Halfway to Secession: Unity on Foreign Policy, Disunity on Domestic Policy
When it comes to talk about secession, the strategy employed by most Washington politicians is to shrug it off, claim it’s all the plotting of extremists, and retreat to the comfort of the idea that the elites control high-ranking military officers at the Pentagon. In their minds, it will always be easy to bomb disobedient Americans into submission.
As far as long-term thinking goes, these people are kidding themselves. These are the same sorts of people who assured us in 1980 that the Soviet Union would be around for centuries more. They’re the sorts of people who in 1900 assumed the Habsburgs would reign in Vienna for another five hundred years.
In the short term, however—”short term” meaning the next ten to twenty years—the critics of secession are almost certainly correct. The US regime will have to weaken considerably from its current state before any member state or region could hope to achieve full independence.
It’s also hard to see—at this time—why much of the population would demand full independence and sovereignty at all. After all, as much as “red state America” and “blue state America” may be in conflict over policy and the extent of US power domestically, the fact is disagreements over foreign policy are quite muted. Consequently, this means a formal separation of the US into two or more fully sovereign and separate states would strike many Americans as unnecessary and undesirable.
In the larger debate over secession, this is an important issue. In recent years, talk of secession has become more frequent and more urgent. For years, a quarter of Americans polled have claimed to support the idea of secession. In 2018, a Zogby poll concluded 39 percent of those polled agree that residents of a state should “have the final say” as to whether or not that state remains part of the United States.
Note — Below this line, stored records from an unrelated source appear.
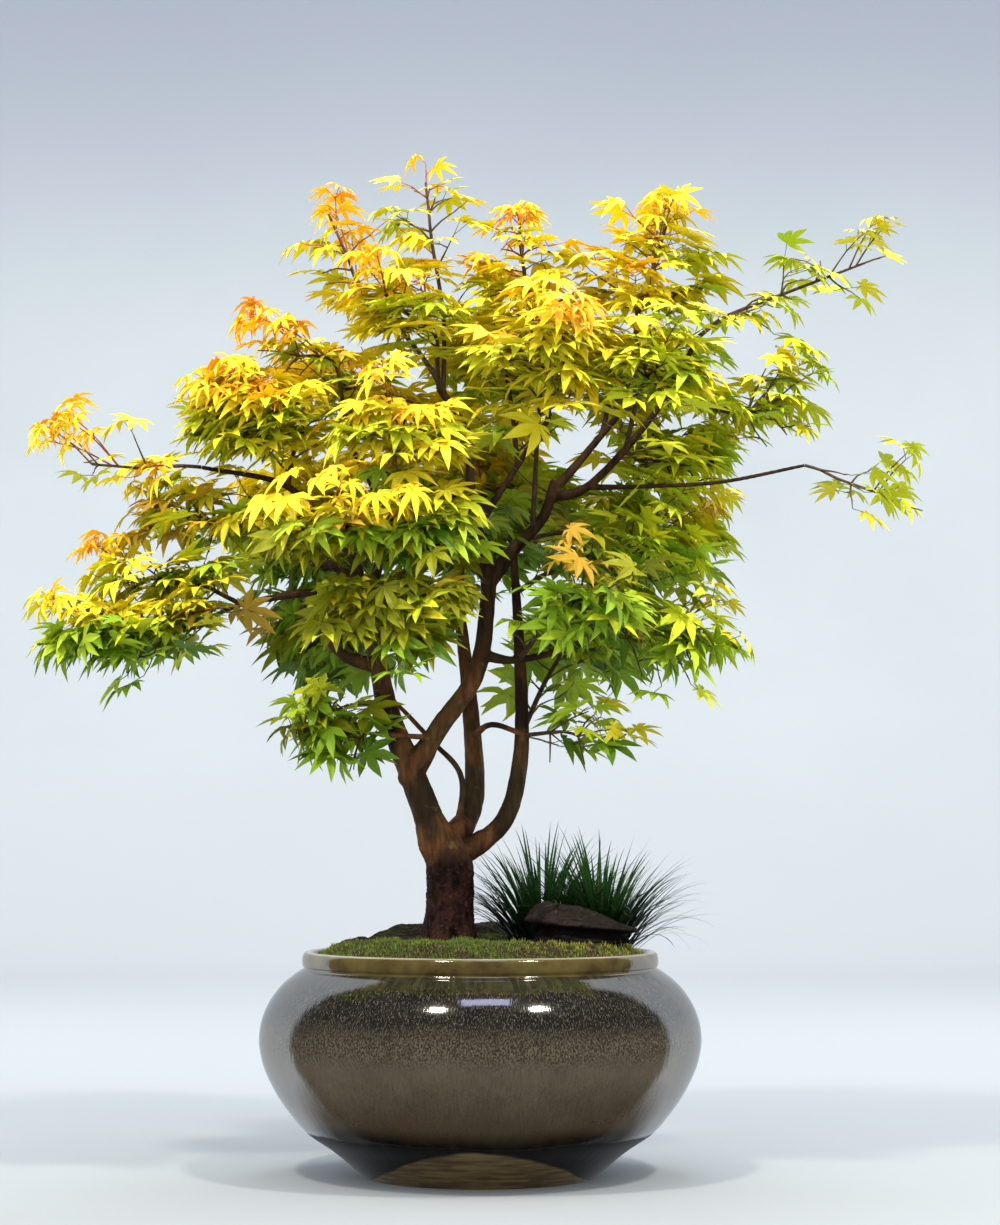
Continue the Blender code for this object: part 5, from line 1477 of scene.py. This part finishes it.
def grow_leader(rnd, name, stem, hue):
    """A long bare young shoot that stands out of the mass, with a few leaves near its tip."""
    along, across, _ = SPACES[name][2]
    foot = stem[rnd.randrange(len(stem) * 2 // 3, len(stem))]
    way = along * rnd.uniform(0.2, 1.0) + across * rnd.uniform(-0.7, 0.7)
    way = (way + UP * rnd.uniform(0.1, 0.8)).normalized()
    length = reach_in(name, foot, way) * rnd.uniform(0.86, 1.02)
    tip = foot + way * length
    tint = deal_tint(rnd, hue, 1.0, 0.9, tip)
    spray = Spray(rnd, name, tint, tint in RED_TINTS, LOOSE)
    line = smooth_path([foot, foot.lerp(tip, 0.5) + UP * (0.06 * length), tip], 8.0)
    shoots.append((line, LEADER_RADIUS, tint))
    flat = side_of(way)
    grown = 0
    for at in line[len(line) // 2::2]:
        for side in (1, -1):
            off = (way * 0.7 + flat * (side * 0.8)).normalized()
            grown += add_leaf(spray, at, off, rnd.uniform(17, 25))
    for j in range(TIP_LEAVES):
        a = math.radians(360 / TIP_LEAVES * j + rnd.uniform(-20, 20))
        off = (way * 0.6 + flat * (0.9 * math.cos(a)) + flat.cross(way) * (0.9 * math.sin(a))).normalized()
        grown += add_leaf(spray, tip, off, rnd.uniform(18, 27))
    return grown


# %% Grow all masses
def grow_mass(mass):
    """Stem, side twigs, finer shoots and leaves of one mass; gives the number of its leaves."""
    name, hue = mass.name, mass.hue
    start, radius = limb_point(mass.limb, mass.share)
    plan, twigs, end = spray_plan(name, start, mass.seed)
    rnd = random.Random(mass.seed * 101)
    stem = smooth_path(plan, 6.0)
    shoots.append((stem, min(STEM_RADIUS, 0.85 * radius), "wood"))
    grown = 0
    for node, heading in twigs:
        foot = min(stem, key=lambda p: (p - node).length)
        for turn in FANS.get(name, (0,)):
            way = Matrix.Rotation(math.radians(turn), 3, "Z") @ heading
            full = (reach_in(name, foot, way) - TIP_ROOM) * (0.55 + 0.45 * fullness(name))
            grown += grow_twig(rnd, name, foot, way, max(10.0, full), hue)
    along = SPACES[name][2][0]
    grown += grow_twig(rnd, name, end, along, max(10.0, reach_in(name, end, along) - TIP_ROOM), hue)
    grown += grow_run(rnd, name, stem, hue)
    for _ in range(LEADERS.get(name, USUAL_LEADERS)):
        grown += grow_leader(rnd, name, stem, hue)
    return grown


grown = {mass.name: grow_mass(mass) for mass in MASSES}
print("leaves of the masses:", grown)
print("leaves in all:", sum(grown.values()), "shoots:", len(shoots))

# %% [markdown]
# # Leaves into meshes
# All leaves of one tint become one piece. Their points are the unit leaf's points, turned, sized and moved by
# array sums, which takes a moment for the whole crown. The finish of a tint is one plain colour on its
# shader with a silky roughness; the folds and the droop of the leaves give the light and shade.

# %% Leaf pieces
FOLIAGE = [mass.name for mass in MASSES]


def leaf_arrays(rows):
    """Points and triangles of many placed leaves."""
    points, faces, base = [], [], 0
    for shape, heart, out, side, length in rows:
        unit, tris = leaf_shapes[shape]
        turn = np.array([out, side, out.cross(side)]) * length
        points.append(unit @ turn + np.array(heart))
        faces.append(tris + base)
        base += len(unit)
    return np.concatenate(points), np.concatenate(faces)


for tint, (colour, slot) in TINTS.items():
    finish = new_finish("leaf_" + tint, Base_Color=colour, Roughness=0.5, Specular_IOR_Level=0.22)[0]
    make_piece("leaves_" + tint, *leaf_arrays(leaves[tint]), finish, slot, FOLIAGE, smooth=False)

# %% [markdown]
# # Twigs and stalks
# Stems are woody and dark, young twigs and the stalks of golden leaves are reddish, and those of green
# leaves are brown or green. The stems have eight sides and the twigs four, and three are enough for a stalk
# less than a millimetre thick. Each kind is one piece, because thousands of separate twigs would be slow.


# %% Twig and stalk pieces
def make_tubes(name, rows, sides, slot, low, high):
    """One piece of many tubes, each with its path and radii, in a grained finish of two colours."""
    points, faces = [], []
    for path, radii in rows:
        some, strips = tube(path, radii, sides)
        faces += [tuple(len(points) + v for v in f) for f in strips]
        points += some
    finish, tree, bsdf = new_finish(name, Roughness=0.6)
    grain = flecks(tree, 300.0, 0.3, 0.7, 3.0, (1.0, 1.0, 0.3))
    feed_node(tree, bsdf, Base_Color=blend_colour(tree, grain, low, high))
    relief(tree, bsdf, grain, 0.3, 0.0002)
    make_piece(name, points, faces, finish, slot, FOLIAGE)


GREEN_TINTS = [tint for tint in TINTS if tint not in RED_TINTS]
SHOOTS = [  # name, kinds of shoot, sides, dark and light colour
    ("foliage_stems", ["wood"], 8, (0.035, 0.018, 0.010), (0.11, 0.055, 0.022)),
    ("twigs_brown", GREEN_TINTS, 4, (0.065, 0.044, 0.016), (0.15, 0.105, 0.040)),
    ("twigs_red", RED_TINTS, 4, (0.16, 0.045, 0.022), (0.36, 0.12, 0.05)),
]
STALKS = [  # name, tints of its leaves, slot, dark and light colour
    ("stalks_red", RED_TINTS, "leaf_gold", (0.40, 0.10, 0.03), (0.60, 0.24, 0.04)),
    ("stalks_green", GREEN_TINTS, "leaf_green", (0.14, 0.20, 0.02), (0.26, 0.30, 0.03)),
]
STEM_END = 1.0
TWIG_TAPER = 0.5
STALK_RADII = [0.40, 0.36]
STALK_SIDES = 3
for name, kinds, sides, low, high in SHOOTS:
    rows = [(line, eased(radius, STEM_END if kind == "wood" else TWIG_TAPER * radius, len(line)))
            for line, radius, kind in shoots if kind in kinds]
    make_tubes(name, rows, sides, "bark", low, high)
for name, tints, slot, low, high in STALKS:
    rows = [([root, heart], STALK_RADII) for root, heart, tint in stalks if tint in tints]
    make_tubes(name, rows, STALK_SIDES, slot, low, high)

# %% [markdown]
# # Close
# The last step measures the box of the dressed part, to set beside the CAD box printed at the start.
# Looks may not make the part larger.

# %% Sizes and finish
low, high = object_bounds()
print("visual box in mm:", [round(v / MM) for v in low], [round(v / MM) for v in high])
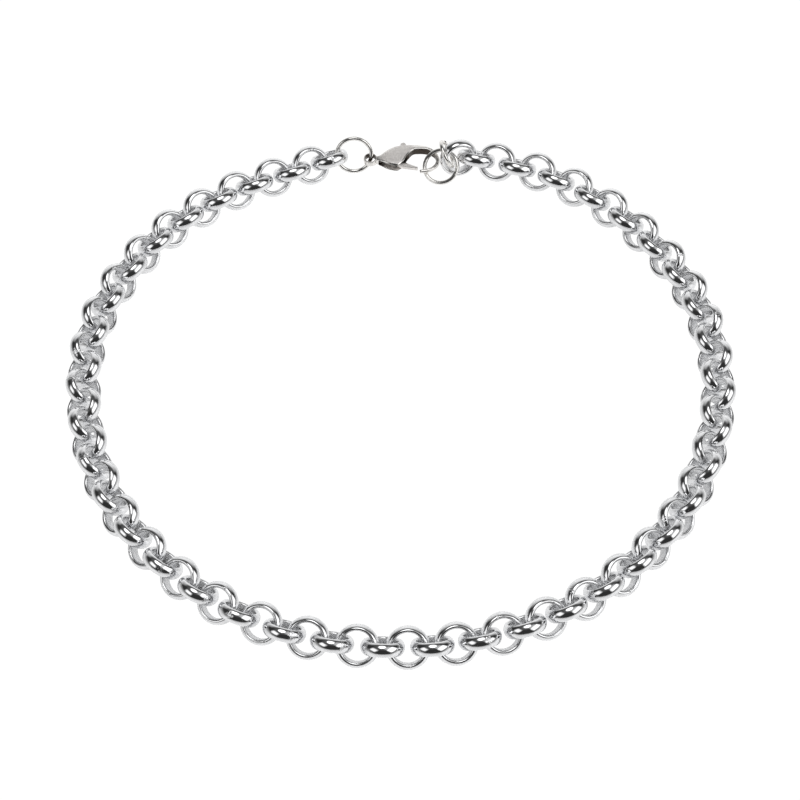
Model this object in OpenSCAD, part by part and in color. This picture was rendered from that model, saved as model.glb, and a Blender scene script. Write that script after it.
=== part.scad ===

Do the Needs of Geopolitics Preclude Secession?
But if the idea of secession continues to be repeated among a growing number of Americans—as appears likely—expect more serious opposition to the idea on foreign policy grounds. The claim will be that secession must be rejected because this would make the United States likely to fall prey to foreign powers—especially China and Russia—and independence may even lead the new states to make war on each other.
As we shall see, these claims are not especially plausible. But they will nonetheless strike many Americans as convincing. Therefore, opposition to secession on foreign policy grounds is likely to serve as a useful objection to secession—as far as the regime is concerned—for years to come.